* [What is needed] Review the listing and copy each line that holds the word "Write".

* [Data rows]
★ ★ ★
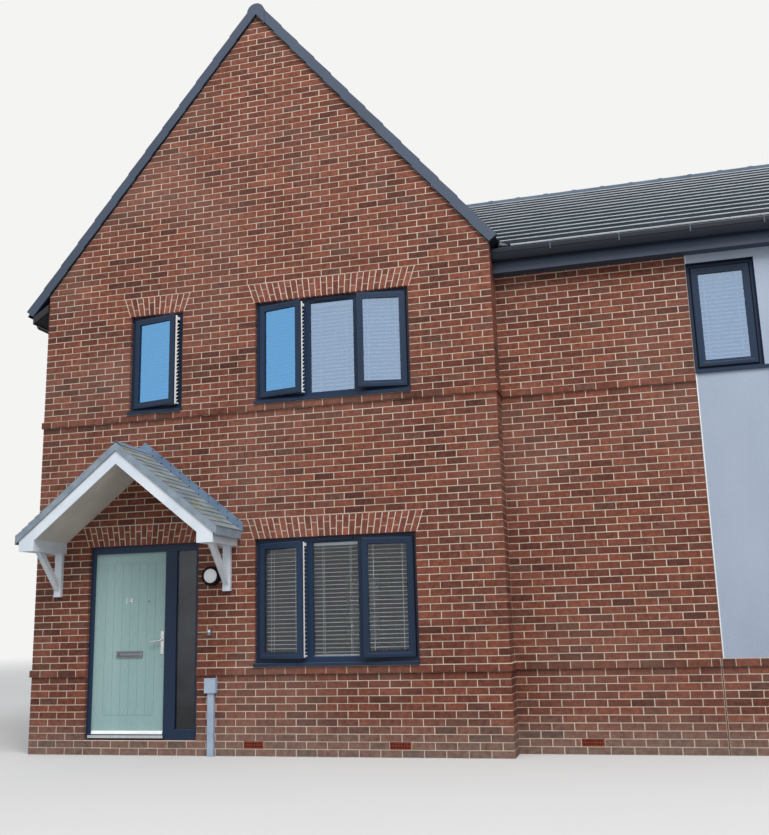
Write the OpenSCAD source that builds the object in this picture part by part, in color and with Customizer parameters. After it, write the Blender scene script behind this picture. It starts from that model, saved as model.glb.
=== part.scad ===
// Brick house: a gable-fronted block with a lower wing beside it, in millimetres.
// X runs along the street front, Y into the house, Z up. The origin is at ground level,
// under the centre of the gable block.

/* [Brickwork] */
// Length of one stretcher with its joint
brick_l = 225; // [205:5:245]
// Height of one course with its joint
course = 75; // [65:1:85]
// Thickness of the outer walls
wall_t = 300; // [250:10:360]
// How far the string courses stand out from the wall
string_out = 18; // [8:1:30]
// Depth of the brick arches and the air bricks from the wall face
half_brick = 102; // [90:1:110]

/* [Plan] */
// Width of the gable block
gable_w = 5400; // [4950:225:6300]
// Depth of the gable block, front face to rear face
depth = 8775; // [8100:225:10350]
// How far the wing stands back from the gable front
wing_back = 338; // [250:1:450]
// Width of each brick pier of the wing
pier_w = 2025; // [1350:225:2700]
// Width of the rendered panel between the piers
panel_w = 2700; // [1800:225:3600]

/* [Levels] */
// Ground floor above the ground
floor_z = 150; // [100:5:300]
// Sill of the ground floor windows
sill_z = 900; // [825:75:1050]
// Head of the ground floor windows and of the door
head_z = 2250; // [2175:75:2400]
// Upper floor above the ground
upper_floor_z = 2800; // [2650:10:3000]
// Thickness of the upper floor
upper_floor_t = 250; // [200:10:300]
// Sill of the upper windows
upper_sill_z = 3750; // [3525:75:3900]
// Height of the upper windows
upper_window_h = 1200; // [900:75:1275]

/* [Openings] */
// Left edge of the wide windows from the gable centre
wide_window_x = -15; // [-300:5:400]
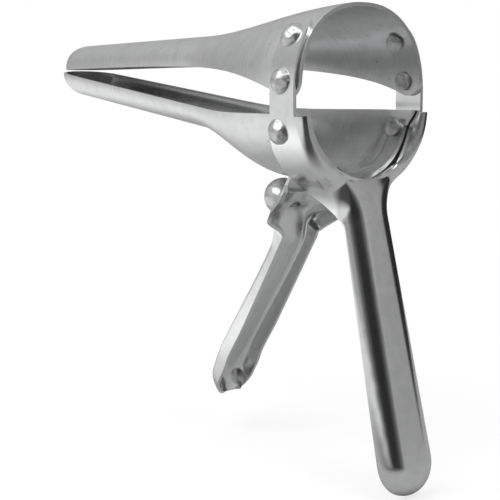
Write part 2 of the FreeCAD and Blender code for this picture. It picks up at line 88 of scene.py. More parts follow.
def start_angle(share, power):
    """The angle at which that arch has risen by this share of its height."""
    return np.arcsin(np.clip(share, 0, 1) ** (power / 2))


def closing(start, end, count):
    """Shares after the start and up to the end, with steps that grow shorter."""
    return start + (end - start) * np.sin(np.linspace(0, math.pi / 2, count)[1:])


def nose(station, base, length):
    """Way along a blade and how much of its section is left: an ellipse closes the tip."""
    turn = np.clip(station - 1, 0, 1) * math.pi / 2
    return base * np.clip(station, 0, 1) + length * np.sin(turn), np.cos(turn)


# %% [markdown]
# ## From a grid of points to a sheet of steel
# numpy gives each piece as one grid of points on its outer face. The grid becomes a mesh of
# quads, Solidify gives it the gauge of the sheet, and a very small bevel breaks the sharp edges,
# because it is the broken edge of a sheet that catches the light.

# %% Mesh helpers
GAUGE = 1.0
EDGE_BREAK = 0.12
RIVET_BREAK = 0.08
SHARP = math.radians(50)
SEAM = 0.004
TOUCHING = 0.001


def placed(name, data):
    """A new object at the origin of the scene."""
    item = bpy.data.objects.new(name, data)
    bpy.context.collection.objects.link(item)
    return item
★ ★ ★
* [Exercise solution]
Write the OpenSCAD source that builds the object in this picture part by part, in color and with Customizer parameters. After it, write the Blender scene script behind this picture. It starts from that model, saved as model.glb.
Write part 2 of the FreeCAD and Blender code for this picture. It picks up at line 88 of scene.py. More parts follow.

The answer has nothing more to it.